**To be done:**
Retype the material word for word.

**Given data:**

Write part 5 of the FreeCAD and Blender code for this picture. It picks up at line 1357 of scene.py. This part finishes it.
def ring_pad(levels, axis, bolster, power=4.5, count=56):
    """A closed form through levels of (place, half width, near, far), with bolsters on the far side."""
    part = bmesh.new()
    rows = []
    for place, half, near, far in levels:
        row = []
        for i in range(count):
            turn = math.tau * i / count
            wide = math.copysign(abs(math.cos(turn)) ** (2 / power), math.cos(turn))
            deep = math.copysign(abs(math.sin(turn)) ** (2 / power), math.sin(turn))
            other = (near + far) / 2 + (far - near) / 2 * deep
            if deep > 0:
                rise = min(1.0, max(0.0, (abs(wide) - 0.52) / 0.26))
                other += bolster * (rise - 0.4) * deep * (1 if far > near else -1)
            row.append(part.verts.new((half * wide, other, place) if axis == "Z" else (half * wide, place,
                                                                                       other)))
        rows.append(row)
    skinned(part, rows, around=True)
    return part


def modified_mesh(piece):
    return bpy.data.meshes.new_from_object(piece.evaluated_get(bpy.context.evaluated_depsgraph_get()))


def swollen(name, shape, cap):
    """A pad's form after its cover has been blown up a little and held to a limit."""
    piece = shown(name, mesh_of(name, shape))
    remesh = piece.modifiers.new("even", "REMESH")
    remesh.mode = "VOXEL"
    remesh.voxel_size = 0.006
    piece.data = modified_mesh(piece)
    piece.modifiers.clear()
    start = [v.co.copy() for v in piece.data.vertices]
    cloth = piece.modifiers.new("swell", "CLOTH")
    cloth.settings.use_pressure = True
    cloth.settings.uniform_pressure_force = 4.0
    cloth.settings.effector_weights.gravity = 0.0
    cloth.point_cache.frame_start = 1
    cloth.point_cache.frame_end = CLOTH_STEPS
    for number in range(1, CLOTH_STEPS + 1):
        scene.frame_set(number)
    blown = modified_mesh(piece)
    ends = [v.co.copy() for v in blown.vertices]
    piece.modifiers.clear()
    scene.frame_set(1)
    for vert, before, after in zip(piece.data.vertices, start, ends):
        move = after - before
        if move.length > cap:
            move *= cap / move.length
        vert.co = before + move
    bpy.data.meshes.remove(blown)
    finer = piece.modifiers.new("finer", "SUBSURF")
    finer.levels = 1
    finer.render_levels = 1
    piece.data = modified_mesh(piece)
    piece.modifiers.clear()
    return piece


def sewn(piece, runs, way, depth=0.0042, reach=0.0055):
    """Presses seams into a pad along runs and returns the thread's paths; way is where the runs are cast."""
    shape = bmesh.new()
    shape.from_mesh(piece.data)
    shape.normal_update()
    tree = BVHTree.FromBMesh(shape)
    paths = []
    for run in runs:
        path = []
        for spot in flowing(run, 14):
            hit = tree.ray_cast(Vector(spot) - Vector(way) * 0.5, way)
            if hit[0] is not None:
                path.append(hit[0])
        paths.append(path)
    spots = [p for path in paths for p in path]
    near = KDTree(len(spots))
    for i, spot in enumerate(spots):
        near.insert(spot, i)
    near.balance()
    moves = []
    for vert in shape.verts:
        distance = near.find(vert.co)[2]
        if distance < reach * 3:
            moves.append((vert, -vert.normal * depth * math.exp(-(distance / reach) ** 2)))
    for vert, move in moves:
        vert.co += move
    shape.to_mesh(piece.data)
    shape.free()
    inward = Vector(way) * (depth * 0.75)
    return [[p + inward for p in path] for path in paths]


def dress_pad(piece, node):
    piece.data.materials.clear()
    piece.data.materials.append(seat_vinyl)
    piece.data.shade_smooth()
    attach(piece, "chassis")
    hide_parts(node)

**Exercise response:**
Write part 5 of the FreeCAD and Blender code for this picture. It picks up at line 1357 of scene.py. This part finishes it.
def ring_pad(levels, axis, bolster, power=4.5, count=56):
    """A closed form through levels of (place, half width, near, far), with bolsters on the far side."""
    part = bmesh.new()
    rows = []
    for place, half, near, far in levels:
        row = []
        for i in range(count):
            turn = math.tau * i / count
            wide = math.copysign(abs(math.cos(turn)) ** (2 / power), math.cos(turn))
            deep = math.copysign(abs(math.sin(turn)) ** (2 / power), math.sin(turn))
            other = (near + far) / 2 + (far - near) / 2 * deep
            if deep > 0:
                rise = min(1.0, max(0.0, (abs(wide) - 0.52) / 0.26))
                other += bolster * (rise - 0.4) * deep * (1 if far > near else -1)
            row.append(part.verts.new((half * wide, other, place) if axis == "Z" else (half * wide, place,
                                                                                       other)))
        rows.append(row)
    skinned(part, rows, around=True)
    return part


def modified_mesh(piece):
    return bpy.data.meshes.new_from_object(piece.evaluated_get(bpy.context.evaluated_depsgraph_get()))


def swollen(name, shape, cap):
    """A pad's form after its cover has been blown up a little and held to a limit."""
    piece = shown(name, mesh_of(name, shape))
    remesh = piece.modifiers.new("even", "REMESH")
    remesh.mode = "VOXEL"
    remesh.voxel_size = 0.006
    piece.data = modified_mesh(piece)
    piece.modifiers.clear()
    start = [v.co.copy() for v in piece.data.vertices]
    cloth = piece.modifiers.new("swell", "CLOTH")
    cloth.settings.use_pressure = True
    cloth.settings.uniform_pressure_force = 4.0
    cloth.settings.effector_weights.gravity = 0.0
    cloth.point_cache.frame_start = 1
    cloth.point_cache.frame_end = CLOTH_STEPS
    for number in range(1, CLOTH_STEPS + 1):
        scene.frame_set(number)
    blown = modified_mesh(piece)
    ends = [v.co.copy() for v in blown.vertices]
    piece.modifiers.clear()
    scene.frame_set(1)
    for vert, before, after in zip(piece.data.vertices, start, ends):
        move = after - before
        if move.length > cap:
            move *= cap / move.length
        vert.co = before + move
    bpy.data.meshes.remove(blown)
    finer = piece.modifiers.new("finer", "SUBSURF")
    finer.levels = 1
    finer.render_levels = 1
    piece.data = modified_mesh(piece)
    piece.modifiers.clear()
    return piece


def sewn(piece, runs, way, depth=0.0042, reach=0.0055):
    """Presses seams into a pad along runs and returns the thread's paths; way is where the runs are cast."""
    shape = bmesh.new()
    shape.from_mesh(piece.data)
    shape.normal_update()
    tree = BVHTree.FromBMesh(shape)
    paths = []
    for run in runs:
        path = []
        for spot in flowing(run, 14):
            hit = tree.ray_cast(Vector(spot) - Vector(way) * 0.5, way)
            if hit[0] is not None:
                path.append(hit[0])
        paths.append(path)
    spots = [p for path in paths for p in path]
    near = KDTree(len(spots))
    for i, spot in enumerate(spots):
        near.insert(spot, i)
    near.balance()
    moves = []
    for vert in shape.verts:
        distance = near.find(vert.co)[2]
        if distance < reach * 3:
            moves.append((vert, -vert.normal * depth * math.exp(-(distance / reach) ** 2)))
    for vert, move in moves:
        vert.co += move
    shape.to_mesh(piece.data)
    shape.free()
    inward = Vector(way) * (depth * 0.75)
    return [[p + inward for p in path] for path in paths]


def dress_pad(piece, node):
    piece.data.materials.clear()
    piece.data.materials.append(seat_vinyl)
    piece.data.shade_smooth()
    attach(piece, "chassis")
    hide_parts(node)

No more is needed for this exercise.